### WHAT IS REQUIRED
Reproduce all lines of the listing below in which the word "joints" occurs.

+++ DATASET SECTION +++

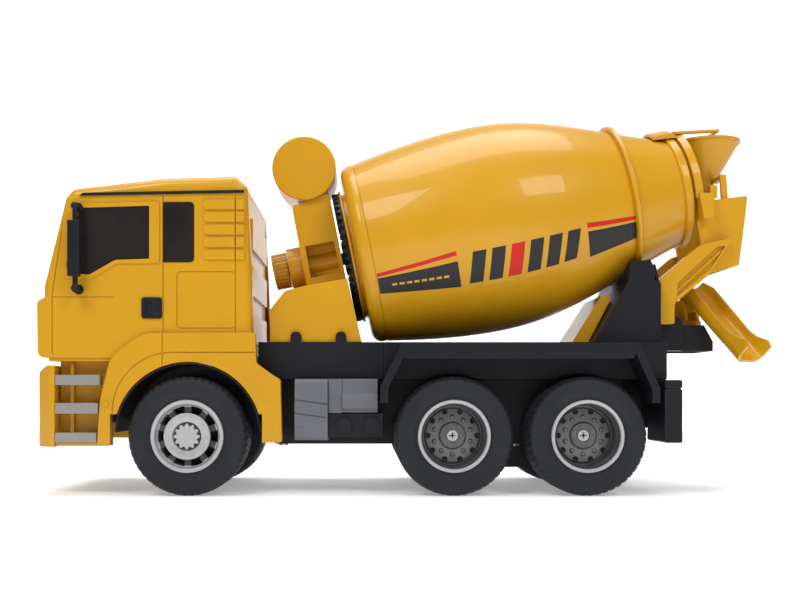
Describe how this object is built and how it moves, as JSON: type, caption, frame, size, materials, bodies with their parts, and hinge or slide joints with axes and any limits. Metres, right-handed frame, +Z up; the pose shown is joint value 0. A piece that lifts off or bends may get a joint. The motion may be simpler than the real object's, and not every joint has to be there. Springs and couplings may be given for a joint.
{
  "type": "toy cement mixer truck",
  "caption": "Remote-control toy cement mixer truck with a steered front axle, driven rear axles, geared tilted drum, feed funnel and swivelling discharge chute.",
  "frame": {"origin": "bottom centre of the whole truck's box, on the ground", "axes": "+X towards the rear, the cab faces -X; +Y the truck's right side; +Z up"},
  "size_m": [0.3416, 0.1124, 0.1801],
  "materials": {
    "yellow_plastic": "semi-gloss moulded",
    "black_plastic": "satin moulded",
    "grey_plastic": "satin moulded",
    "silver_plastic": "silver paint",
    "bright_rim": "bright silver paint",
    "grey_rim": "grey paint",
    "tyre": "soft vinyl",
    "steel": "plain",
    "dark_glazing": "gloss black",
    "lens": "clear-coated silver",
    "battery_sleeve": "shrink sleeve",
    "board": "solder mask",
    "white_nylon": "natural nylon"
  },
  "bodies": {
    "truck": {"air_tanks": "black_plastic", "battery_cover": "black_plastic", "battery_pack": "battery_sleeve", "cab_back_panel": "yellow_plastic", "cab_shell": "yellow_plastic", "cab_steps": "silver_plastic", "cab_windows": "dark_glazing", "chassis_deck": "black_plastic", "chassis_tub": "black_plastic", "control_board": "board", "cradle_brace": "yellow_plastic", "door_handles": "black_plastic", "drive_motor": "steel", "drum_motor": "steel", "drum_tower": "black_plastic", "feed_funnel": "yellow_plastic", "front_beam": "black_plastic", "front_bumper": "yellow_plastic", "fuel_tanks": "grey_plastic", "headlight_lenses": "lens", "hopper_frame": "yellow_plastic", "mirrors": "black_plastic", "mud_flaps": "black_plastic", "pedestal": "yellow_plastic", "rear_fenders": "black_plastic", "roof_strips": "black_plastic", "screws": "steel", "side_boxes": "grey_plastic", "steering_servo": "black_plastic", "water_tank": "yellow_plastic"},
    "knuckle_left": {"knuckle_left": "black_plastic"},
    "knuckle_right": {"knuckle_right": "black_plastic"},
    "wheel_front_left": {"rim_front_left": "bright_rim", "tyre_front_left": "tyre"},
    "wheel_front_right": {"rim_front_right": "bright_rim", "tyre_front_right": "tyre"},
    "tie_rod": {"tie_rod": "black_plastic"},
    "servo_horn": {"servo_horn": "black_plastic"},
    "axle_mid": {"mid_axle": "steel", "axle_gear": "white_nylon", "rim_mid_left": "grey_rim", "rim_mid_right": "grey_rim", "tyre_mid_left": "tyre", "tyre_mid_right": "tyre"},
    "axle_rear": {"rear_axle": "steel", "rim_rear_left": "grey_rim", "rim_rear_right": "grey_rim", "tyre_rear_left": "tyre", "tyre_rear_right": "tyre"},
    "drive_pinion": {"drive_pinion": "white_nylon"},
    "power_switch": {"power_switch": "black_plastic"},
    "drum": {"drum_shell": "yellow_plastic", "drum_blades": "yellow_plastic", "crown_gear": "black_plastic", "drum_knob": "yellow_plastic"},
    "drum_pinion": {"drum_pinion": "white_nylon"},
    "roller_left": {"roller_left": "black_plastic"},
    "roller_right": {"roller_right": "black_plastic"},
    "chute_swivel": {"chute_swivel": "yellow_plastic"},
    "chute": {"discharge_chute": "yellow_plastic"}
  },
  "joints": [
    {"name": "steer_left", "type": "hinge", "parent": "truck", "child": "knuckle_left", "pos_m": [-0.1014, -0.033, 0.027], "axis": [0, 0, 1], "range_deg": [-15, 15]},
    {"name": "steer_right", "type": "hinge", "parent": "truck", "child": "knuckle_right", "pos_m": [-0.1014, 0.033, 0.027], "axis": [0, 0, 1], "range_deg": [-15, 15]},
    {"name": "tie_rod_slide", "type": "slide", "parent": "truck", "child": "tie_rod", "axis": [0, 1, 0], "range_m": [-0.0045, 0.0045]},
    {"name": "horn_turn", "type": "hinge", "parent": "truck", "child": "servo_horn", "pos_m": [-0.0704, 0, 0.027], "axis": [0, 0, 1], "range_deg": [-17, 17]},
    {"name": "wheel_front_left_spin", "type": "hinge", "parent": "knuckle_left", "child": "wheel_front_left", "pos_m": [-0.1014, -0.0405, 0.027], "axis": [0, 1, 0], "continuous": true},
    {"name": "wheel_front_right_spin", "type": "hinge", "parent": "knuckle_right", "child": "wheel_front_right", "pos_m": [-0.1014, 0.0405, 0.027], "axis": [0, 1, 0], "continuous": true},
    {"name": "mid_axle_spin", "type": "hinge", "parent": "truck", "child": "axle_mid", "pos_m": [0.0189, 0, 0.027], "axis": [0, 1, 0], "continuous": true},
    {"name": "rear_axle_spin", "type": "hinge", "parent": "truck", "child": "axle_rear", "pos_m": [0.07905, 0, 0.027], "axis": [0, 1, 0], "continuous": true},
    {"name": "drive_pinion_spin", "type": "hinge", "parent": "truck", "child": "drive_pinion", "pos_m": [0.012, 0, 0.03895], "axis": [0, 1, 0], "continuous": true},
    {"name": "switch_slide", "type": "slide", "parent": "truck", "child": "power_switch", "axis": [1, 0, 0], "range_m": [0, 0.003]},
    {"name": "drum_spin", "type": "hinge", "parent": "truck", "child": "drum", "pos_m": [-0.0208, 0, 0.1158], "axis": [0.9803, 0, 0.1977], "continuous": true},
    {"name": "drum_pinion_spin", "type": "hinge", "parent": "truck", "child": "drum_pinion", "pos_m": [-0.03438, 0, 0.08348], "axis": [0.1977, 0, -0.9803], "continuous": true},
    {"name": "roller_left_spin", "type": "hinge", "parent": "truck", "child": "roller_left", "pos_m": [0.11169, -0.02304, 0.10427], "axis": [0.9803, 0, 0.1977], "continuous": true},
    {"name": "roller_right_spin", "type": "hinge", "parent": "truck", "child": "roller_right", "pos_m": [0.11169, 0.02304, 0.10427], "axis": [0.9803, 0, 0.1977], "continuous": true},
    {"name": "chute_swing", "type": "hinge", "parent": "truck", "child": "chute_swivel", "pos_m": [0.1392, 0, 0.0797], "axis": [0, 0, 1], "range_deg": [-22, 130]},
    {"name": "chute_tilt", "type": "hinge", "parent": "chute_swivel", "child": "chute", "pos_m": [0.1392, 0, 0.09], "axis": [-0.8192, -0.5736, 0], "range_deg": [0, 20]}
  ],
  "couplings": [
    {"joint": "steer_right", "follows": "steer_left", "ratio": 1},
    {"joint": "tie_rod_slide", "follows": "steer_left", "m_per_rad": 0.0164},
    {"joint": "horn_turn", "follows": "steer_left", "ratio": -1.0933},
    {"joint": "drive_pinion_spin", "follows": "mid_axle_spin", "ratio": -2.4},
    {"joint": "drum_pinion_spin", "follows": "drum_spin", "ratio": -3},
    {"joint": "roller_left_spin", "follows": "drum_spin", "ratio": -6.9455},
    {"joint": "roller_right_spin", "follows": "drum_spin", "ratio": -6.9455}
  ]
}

+++

### SOLVED PROBLEM
Describe how this object is built and how it moves, as JSON: type, caption, frame, size, materials, bodies with their parts, and hinge or slide joints with axes and any limits. Metres, right-handed frame, +Z up; the pose shown is joint value 0. A piece that lifts off or bends may get a joint. The motion may be simpler than the real object's, and not every joint has to be there. Springs and couplings may be given for a joint.
  "joints": [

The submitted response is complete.